Notice that with the information given, we can make a simple schematics of a right angle triangle for which we know an acute angle, a leg, and are asked to find the other leg of the triangle (or the hypotenuse, since the word "line of sight is not used properly in the text of the problem). The schematics is shown below:
The other leg of the right triangle is pictured in red in the image, if it is what the problem is asking (LINE OF SIGHT DISTANCE, which is always understood as a horizontal reference).
So we can use the tangent function to solve this case, as shown below
[tex]\begin{gathered} \tan (14\circ)=\frac{300}{d} \\ d=\frac{300}{\tan (14)}\approx1203.23 \end{gathered}[/tex]
which tells us that the horizontal distance between camera and end of the field is approximately 1203.23 meters.

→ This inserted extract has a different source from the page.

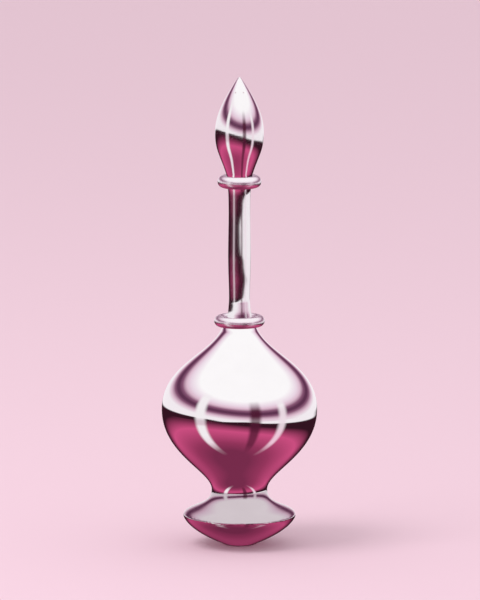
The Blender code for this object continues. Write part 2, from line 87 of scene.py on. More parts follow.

In the case that the problem is asking for the slant distance between the camera and the end of the field, we need to find the HYPOTENUSE of the right angle triangle (pictured in orange in the image above), and in such case we use the sine function as shown below:
[tex]\begin{gathered} \sin (14)=\frac{300}{\text{hyp}} \\ \text{hyp}=\frac{300}{\sin (14)}\approx1240.07 \end{gathered}[/tex]
Which tells us that the slant distance between camera and the end of the field is about 1240.7 meters
From the drawing you sent, it looks more like the teacher may be asking for the slant distance. So please use the second answer : 1240.7 meters.
Please remind you teacher that the standard use of "line of sight" is to represent the horizontal line from which the angle of elevation or angle of depression is measured. So it is not appropriate to use the term in the context it has been used.